(Task details): Each entry has to be copied exactly, with nothing missed.

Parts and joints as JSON
-.-.-

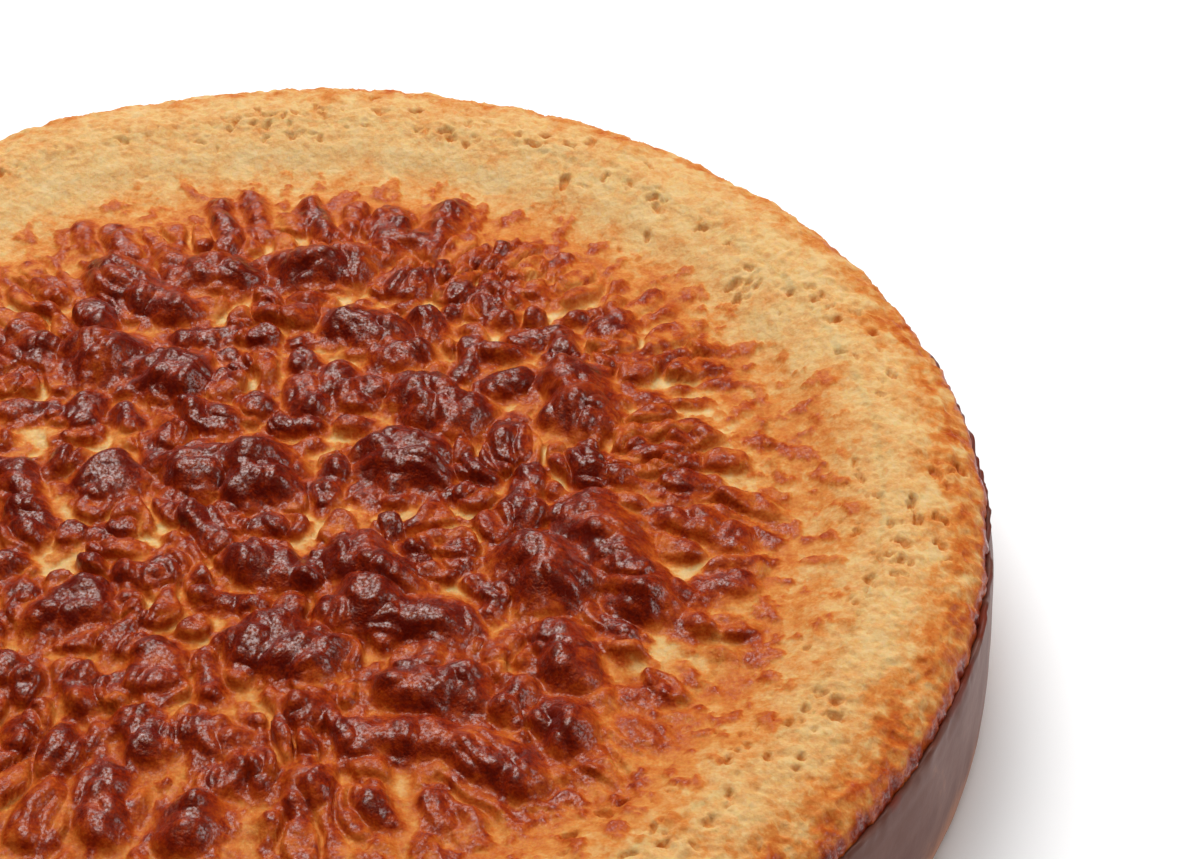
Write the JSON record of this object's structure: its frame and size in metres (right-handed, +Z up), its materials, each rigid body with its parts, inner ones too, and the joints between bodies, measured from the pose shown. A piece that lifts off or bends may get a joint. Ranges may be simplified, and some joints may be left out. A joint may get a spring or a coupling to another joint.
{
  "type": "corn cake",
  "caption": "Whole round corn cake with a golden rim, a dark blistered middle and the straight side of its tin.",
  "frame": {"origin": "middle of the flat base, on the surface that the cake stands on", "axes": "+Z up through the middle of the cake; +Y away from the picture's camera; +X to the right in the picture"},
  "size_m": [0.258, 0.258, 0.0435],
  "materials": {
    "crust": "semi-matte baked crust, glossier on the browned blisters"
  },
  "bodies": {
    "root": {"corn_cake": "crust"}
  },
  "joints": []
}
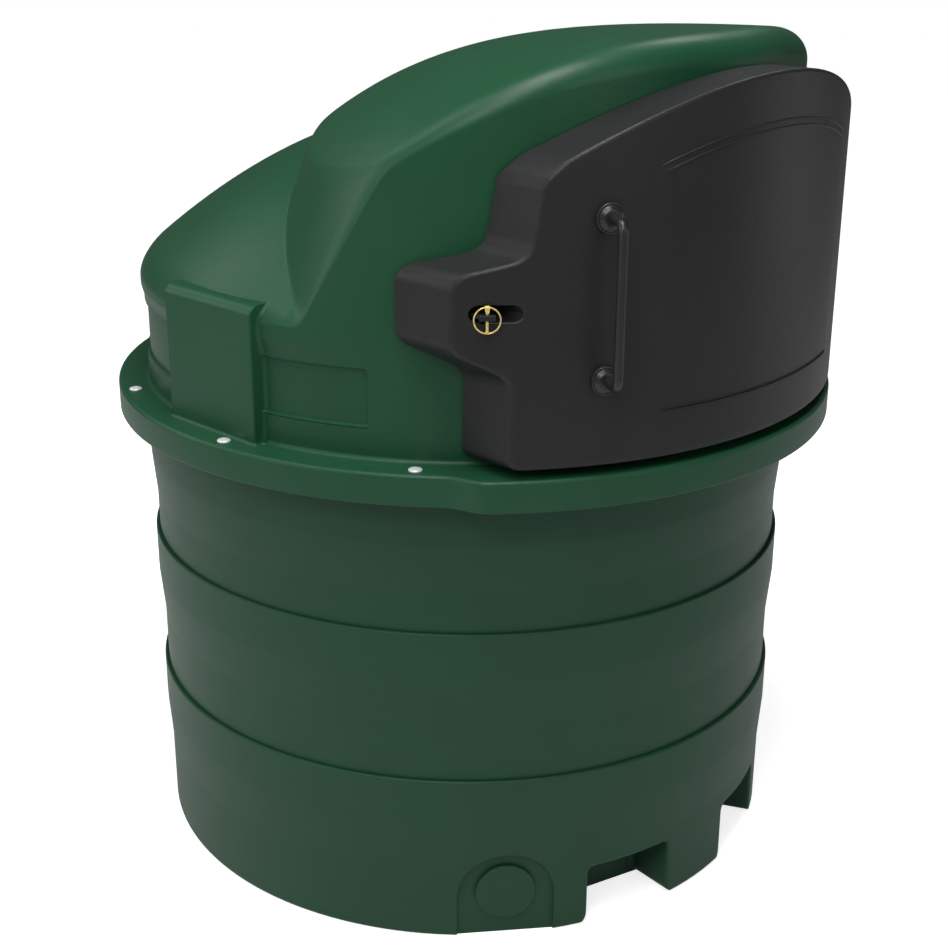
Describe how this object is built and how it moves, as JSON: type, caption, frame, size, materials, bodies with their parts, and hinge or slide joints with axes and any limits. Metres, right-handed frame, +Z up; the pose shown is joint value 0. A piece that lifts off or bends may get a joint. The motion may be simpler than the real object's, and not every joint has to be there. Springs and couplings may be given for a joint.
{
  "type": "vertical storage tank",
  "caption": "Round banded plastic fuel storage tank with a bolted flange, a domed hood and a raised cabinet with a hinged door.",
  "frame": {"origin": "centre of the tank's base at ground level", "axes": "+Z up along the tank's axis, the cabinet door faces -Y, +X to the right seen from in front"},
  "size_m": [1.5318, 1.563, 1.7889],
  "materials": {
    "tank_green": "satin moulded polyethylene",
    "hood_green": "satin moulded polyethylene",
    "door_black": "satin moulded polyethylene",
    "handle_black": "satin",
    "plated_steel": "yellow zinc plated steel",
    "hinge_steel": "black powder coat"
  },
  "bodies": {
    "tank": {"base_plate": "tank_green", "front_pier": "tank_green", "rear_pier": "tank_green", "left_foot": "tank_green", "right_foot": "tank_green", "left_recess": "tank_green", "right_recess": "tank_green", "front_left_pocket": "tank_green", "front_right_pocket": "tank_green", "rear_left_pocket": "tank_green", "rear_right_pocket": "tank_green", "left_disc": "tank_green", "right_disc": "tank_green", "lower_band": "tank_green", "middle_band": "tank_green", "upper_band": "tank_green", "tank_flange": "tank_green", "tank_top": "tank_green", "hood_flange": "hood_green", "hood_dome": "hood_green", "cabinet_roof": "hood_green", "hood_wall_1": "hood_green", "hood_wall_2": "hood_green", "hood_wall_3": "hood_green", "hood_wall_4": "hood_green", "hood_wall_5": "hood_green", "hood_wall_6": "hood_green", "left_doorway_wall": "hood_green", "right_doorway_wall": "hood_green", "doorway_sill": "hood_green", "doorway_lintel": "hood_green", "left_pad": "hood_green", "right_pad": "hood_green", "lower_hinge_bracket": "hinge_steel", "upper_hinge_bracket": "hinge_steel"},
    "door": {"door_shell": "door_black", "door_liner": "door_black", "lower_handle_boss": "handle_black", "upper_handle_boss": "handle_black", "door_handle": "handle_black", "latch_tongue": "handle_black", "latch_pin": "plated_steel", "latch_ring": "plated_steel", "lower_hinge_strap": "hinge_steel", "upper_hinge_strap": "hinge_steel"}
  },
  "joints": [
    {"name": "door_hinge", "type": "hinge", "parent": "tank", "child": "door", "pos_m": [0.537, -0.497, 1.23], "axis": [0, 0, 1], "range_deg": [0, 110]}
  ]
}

-.-.-

(Result):
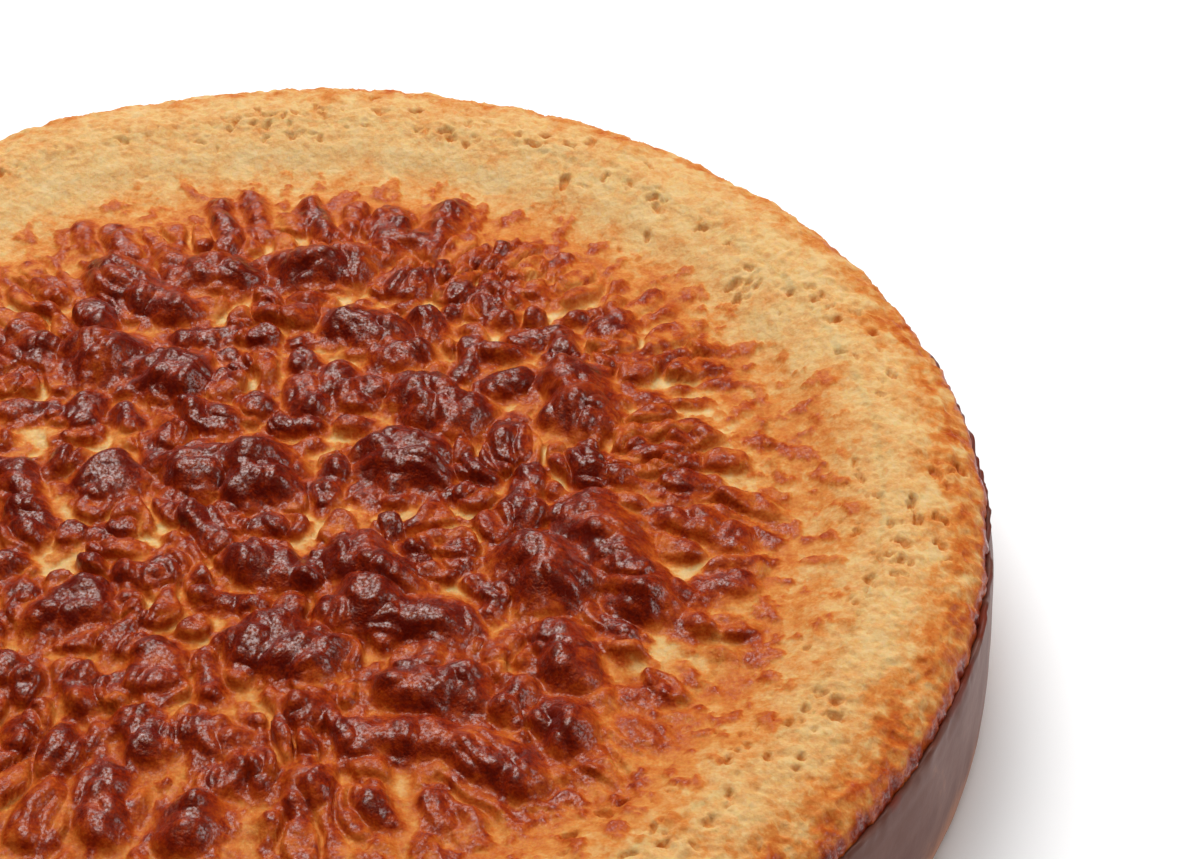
Write the JSON record of this object's structure: its frame and size in metres (right-handed, +Z up), its materials, each rigid body with its parts, inner ones too, and the joints between bodies, measured from the pose shown. A piece that lifts off or bends may get a joint. Ranges may be simplified, and some joints may be left out. A joint may get a spring or a coupling to another joint.
{
  "type": "corn cake",
  "caption": "Whole round corn cake with a golden rim, a dark blistered middle and the straight side of its tin.",
  "frame": {"origin": "middle of the flat base, on the surface that the cake stands on", "axes": "+Z up through the middle of the cake; +Y away from the picture's camera; +X to the right in the picture"},
  "size_m": [0.258, 0.258, 0.0435],
  "materials": {
    "crust": "semi-matte baked crust, glossier on the browned blisters"
  },
  "bodies": {
    "root": {"corn_cake": "crust"}
  },
  "joints": []
}
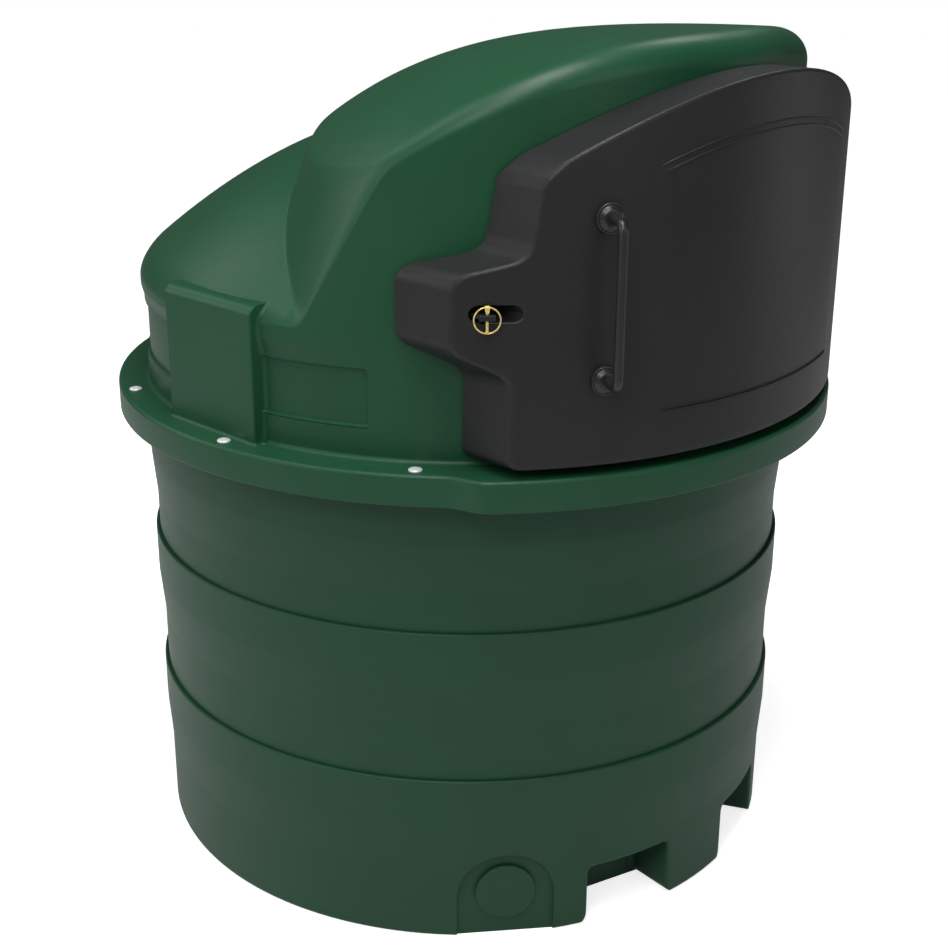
Describe how this object is built and how it moves, as JSON: type, caption, frame, size, materials, bodies with their parts, and hinge or slide joints with axes and any limits. Metres, right-handed frame, +Z up; the pose shown is joint value 0. A piece that lifts off or bends may get a joint. The motion may be simpler than the real object's, and not every joint has to be there. Springs and couplings may be given for a joint.
{
  "type": "vertical storage tank",
  "caption": "Round banded plastic fuel storage tank with a bolted flange, a domed hood and a raised cabinet with a hinged door.",
  "frame": {"origin": "centre of the tank's base at ground level", "axes": "+Z up along the tank's axis, the cabinet door faces -Y, +X to the right seen from in front"},
  "size_m": [1.5318, 1.563, 1.7889],
  "materials": {
    "tank_green": "satin moulded polyethylene",
    "hood_green": "satin moulded polyethylene",
    "door_black": "satin moulded polyethylene",
    "handle_black": "satin",
    "plated_steel": "yellow zinc plated steel",
    "hinge_steel": "black powder coat"
  },
  "bodies": {
    "tank": {"base_plate": "tank_green", "front_pier": "tank_green", "rear_pier": "tank_green", "left_foot": "tank_green", "right_foot": "tank_green", "left_recess": "tank_green", "right_recess": "tank_green", "front_left_pocket": "tank_green", "front_right_pocket": "tank_green", "rear_left_pocket": "tank_green", "rear_right_pocket": "tank_green", "left_disc": "tank_green", "right_disc": "tank_green", "lower_band": "tank_green", "middle_band": "tank_green", "upper_band": "tank_green", "tank_flange": "tank_green", "tank_top": "tank_green", "hood_flange": "hood_green", "hood_dome": "hood_green", "cabinet_roof": "hood_green", "hood_wall_1": "hood_green", "hood_wall_2": "hood_green", "hood_wall_3": "hood_green", "hood_wall_4": "hood_green", "hood_wall_5": "hood_green", "hood_wall_6": "hood_green", "left_doorway_wall": "hood_green", "right_doorway_wall": "hood_green", "doorway_sill": "hood_green", "doorway_lintel": "hood_green", "left_pad": "hood_green", "right_pad": "hood_green", "lower_hinge_bracket": "hinge_steel", "upper_hinge_bracket": "hinge_steel"},
    "door": {"door_shell": "door_black", "door_liner": "door_black", "lower_handle_boss": "handle_black", "upper_handle_boss": "handle_black", "door_handle": "handle_black", "latch_tongue": "handle_black", "latch_pin": "plated_steel", "latch_ring": "plated_steel", "lower_hinge_strap": "hinge_steel", "upper_hinge_strap": "hinge_steel"}
  },
  "joints": [
    {"name": "door_hinge", "type": "hinge", "parent": "tank", "child": "door", "pos_m": [0.537, -0.497, 1.23], "axis": [0, 0, 1], "range_deg": [0, 110]}
  ]
}